» **Given instruction**
Check every line for the word "write" and state how many lines have it. Reply with the number alone.

-- Start of Data provided --

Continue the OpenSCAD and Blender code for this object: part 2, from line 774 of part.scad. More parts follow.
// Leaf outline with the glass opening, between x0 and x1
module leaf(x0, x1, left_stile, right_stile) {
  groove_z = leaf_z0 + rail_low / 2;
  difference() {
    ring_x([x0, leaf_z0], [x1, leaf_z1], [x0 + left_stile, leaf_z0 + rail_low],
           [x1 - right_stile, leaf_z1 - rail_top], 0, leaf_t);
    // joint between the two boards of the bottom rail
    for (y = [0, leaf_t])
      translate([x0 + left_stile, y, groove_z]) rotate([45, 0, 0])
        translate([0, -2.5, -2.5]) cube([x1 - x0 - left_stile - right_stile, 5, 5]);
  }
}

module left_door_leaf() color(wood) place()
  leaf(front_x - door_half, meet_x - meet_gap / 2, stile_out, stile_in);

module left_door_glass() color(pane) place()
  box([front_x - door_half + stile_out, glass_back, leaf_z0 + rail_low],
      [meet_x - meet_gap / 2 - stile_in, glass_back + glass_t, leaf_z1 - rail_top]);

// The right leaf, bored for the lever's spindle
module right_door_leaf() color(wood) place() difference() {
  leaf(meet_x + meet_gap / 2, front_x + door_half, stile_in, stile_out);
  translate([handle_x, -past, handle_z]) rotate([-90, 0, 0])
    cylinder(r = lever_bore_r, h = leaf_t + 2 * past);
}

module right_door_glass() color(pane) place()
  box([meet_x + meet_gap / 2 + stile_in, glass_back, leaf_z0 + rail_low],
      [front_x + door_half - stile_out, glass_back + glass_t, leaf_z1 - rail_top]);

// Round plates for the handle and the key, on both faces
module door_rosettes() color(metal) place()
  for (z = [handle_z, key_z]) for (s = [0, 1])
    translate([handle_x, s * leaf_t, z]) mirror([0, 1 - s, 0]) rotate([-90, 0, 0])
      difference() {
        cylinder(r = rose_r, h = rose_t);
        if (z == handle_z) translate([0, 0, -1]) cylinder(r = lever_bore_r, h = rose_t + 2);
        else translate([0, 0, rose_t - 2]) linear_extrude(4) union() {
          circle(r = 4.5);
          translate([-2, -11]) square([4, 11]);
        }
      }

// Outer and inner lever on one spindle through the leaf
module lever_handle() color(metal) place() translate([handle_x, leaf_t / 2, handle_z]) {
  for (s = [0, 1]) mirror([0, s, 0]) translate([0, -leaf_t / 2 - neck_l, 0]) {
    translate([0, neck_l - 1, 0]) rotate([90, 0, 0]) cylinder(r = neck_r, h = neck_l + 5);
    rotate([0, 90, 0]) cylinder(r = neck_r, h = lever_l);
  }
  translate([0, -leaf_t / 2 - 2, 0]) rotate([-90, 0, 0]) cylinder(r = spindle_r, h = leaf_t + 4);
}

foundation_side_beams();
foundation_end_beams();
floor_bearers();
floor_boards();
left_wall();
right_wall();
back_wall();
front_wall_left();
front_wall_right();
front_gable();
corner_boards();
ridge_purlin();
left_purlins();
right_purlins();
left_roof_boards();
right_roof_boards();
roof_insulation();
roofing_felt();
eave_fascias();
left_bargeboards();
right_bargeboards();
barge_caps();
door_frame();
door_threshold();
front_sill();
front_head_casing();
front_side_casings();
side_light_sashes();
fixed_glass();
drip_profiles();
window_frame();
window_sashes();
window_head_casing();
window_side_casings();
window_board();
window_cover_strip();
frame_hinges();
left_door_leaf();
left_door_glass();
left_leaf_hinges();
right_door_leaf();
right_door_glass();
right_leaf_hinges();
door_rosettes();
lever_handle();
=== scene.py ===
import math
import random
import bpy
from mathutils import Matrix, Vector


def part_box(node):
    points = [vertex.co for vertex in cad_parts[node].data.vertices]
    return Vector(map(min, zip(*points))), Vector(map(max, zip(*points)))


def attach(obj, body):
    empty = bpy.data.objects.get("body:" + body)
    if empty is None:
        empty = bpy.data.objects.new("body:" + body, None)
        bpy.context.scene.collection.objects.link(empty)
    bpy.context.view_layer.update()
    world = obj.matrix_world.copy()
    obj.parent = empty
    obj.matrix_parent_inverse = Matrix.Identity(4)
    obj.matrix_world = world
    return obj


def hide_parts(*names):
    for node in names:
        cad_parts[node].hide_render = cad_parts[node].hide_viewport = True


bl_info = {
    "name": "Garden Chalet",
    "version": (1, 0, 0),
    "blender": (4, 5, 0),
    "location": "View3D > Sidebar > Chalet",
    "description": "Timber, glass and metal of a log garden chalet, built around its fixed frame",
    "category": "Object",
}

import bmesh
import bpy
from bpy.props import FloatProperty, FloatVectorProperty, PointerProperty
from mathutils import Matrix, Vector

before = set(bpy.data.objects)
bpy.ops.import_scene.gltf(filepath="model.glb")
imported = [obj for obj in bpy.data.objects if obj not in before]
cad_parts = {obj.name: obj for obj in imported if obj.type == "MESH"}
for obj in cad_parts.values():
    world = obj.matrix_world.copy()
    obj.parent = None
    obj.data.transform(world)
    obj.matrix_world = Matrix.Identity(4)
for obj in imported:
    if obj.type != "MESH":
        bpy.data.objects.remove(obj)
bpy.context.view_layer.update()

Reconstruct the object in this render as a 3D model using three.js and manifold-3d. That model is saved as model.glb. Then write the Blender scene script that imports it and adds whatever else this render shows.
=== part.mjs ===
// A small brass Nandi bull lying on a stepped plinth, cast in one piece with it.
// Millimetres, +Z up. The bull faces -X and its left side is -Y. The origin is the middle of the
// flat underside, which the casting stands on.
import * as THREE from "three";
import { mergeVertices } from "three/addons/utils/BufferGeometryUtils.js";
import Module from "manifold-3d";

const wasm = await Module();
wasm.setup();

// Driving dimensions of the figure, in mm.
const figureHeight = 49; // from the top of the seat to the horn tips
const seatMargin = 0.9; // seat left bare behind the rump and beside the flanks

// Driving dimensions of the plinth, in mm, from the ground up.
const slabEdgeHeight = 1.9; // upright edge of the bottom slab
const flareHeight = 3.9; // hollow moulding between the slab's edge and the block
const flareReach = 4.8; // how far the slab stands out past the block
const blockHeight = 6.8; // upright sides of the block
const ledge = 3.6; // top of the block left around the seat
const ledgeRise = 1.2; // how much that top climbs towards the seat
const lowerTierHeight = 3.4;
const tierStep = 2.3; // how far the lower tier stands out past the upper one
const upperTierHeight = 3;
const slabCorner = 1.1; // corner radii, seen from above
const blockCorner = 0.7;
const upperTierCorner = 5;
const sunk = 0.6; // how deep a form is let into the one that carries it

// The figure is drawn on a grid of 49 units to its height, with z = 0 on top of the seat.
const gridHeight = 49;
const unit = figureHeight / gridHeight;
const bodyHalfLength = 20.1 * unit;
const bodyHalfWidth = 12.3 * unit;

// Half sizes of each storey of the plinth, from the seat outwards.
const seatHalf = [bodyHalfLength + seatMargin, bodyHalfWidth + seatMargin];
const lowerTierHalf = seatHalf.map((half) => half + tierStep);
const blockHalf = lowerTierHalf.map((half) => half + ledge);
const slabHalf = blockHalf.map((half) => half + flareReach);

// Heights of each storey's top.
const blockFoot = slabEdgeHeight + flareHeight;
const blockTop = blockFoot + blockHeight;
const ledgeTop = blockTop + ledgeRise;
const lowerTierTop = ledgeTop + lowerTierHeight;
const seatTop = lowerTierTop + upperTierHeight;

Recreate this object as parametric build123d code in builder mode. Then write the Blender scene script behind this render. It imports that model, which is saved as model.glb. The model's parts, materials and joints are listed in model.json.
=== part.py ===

-- End of Data provided --

» **Output below**
2